Patricia Chandler

Blogs

When Control Feels Safer Than Wanting In Choices By Patricia Chandler

From its early pages, Choices by Patricia Chandler makes space for erotic tension, kink, and sexual power that shape how the story unfolds. Control shapes Joanna’s days, her work, and the way she moves through the world. It feels less like a personality trait and more like a survival habit. After loss, control becomes the thing that keeps her grounded, but surrender is inevitable.

Control As A Way To Stay Upright

Joanna’s life runs smoothly because she makes it run smoothly. Her professional success depends on it. She plans, organizes, and manages because unpredictability feels dangerous. Chandler does not frame this as cold or distant. It feels understandable. Control gives Joanna something solid to stand on when emotional ground feels unstable. But what will happen if she gives up control? When she lets someone else take charge?

Wanting Something Feels Like A Risk

What stands out is how wanting becomes something Joanna approaches carefully. Desire, at first, feels like a threat to the balance she has built. Wanting implies change. Change implies loss of control. The book treats this tension quietly, without pushing Joanna toward a decision too quickly, and we learn that personal growth comes in many forms.

Emotional Distance Becoming Familiar

Joanna keeps a certain distance from herself and from others. It is not intentional in a dramatic way. It feels practiced. The book shows how emotional distance can become normal over time, especially when grief goes unspoken. Chandler lets this distance sit in the background, influencing how Joanna responds to connection and new challenges.

When Curiosity Begins To Interrupt Routine

Eventually, curiosity begins to break through routine. It does not arrive loudly. It shows up in moments of awareness, in questions Joanna did not used to ask herself. Chandler allows curiosity to feel uncertain and slightly uncomfortable. It does not immediately lead to action, but when it comes, we are just as surprised as the main character.

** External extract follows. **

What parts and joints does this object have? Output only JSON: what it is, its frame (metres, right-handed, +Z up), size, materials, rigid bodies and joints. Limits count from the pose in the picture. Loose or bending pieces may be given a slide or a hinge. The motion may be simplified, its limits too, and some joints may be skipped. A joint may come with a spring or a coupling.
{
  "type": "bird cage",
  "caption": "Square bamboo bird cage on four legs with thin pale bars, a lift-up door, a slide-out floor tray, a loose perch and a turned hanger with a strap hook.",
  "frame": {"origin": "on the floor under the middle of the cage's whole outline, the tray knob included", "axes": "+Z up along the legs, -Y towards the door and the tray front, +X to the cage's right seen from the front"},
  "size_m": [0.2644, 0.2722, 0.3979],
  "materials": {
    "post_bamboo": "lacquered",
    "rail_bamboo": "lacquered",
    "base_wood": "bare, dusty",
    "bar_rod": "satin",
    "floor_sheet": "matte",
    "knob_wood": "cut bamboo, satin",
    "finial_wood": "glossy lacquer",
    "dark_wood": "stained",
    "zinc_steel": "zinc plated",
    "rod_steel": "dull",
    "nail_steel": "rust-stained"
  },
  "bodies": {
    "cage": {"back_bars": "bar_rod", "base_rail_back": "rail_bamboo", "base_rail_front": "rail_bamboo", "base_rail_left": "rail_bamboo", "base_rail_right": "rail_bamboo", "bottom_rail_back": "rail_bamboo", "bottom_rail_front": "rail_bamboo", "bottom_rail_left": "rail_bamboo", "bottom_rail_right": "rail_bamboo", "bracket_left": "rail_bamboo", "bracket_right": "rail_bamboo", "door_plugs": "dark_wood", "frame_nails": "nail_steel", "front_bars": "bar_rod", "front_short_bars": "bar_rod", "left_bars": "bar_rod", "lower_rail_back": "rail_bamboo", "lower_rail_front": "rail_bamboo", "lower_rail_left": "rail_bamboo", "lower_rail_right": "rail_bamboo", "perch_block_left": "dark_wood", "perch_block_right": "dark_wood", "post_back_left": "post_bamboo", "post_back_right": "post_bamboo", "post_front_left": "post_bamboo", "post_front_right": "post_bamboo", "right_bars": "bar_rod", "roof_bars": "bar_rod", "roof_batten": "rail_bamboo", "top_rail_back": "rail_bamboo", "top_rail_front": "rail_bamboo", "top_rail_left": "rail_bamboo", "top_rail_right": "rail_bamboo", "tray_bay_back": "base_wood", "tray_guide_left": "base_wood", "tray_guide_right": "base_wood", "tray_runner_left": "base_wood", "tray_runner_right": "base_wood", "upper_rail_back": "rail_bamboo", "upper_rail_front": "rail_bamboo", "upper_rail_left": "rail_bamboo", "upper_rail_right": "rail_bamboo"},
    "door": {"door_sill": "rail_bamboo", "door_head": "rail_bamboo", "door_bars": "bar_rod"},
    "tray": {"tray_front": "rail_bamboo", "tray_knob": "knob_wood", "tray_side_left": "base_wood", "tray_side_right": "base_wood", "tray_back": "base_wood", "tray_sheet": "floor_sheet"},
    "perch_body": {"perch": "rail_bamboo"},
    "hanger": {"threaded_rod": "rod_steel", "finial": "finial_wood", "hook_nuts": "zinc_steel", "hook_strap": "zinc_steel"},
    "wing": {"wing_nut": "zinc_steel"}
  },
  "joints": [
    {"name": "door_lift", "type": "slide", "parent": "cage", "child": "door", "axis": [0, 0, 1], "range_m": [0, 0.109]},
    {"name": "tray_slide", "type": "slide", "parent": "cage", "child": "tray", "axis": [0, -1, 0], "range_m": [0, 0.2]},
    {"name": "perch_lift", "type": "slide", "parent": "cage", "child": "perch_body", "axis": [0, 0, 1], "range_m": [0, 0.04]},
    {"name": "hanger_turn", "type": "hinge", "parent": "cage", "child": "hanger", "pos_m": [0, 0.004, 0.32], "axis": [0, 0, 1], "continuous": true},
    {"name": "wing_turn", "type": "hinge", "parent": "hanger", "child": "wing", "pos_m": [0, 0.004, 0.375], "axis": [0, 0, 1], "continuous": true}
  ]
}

Power And Intimacy Testing Old Habits

As Joanna enters new forms of intimacy, control takes on a different meaning. Power dynamics, consent, and surrender challenge her familiar ways of managing life. These experiences are not written as escapes from grief. They are written as confrontations with it. Once realized, opportunities for growth quickly follow. These experiences do not promise healing or clarity. They leave Joanna more aware, but not more secure, forcing her to sit with discomfort rather than escape it.

Choosing Without Needing Certainty

What I appreciate is that Choices does not insist on clarity. Joanna makes decisions without fully knowing where they will lead. Some choices feel grounding. Others feel unsettling. Chandler allows this ambiguity to remain part of the story.

By the end, Choices feels less about giving something up and more about allowing something in. Control no longer stands alone. Desire has a place beside it. That balance, uneasy and unfinished, feels true to the way people actually change.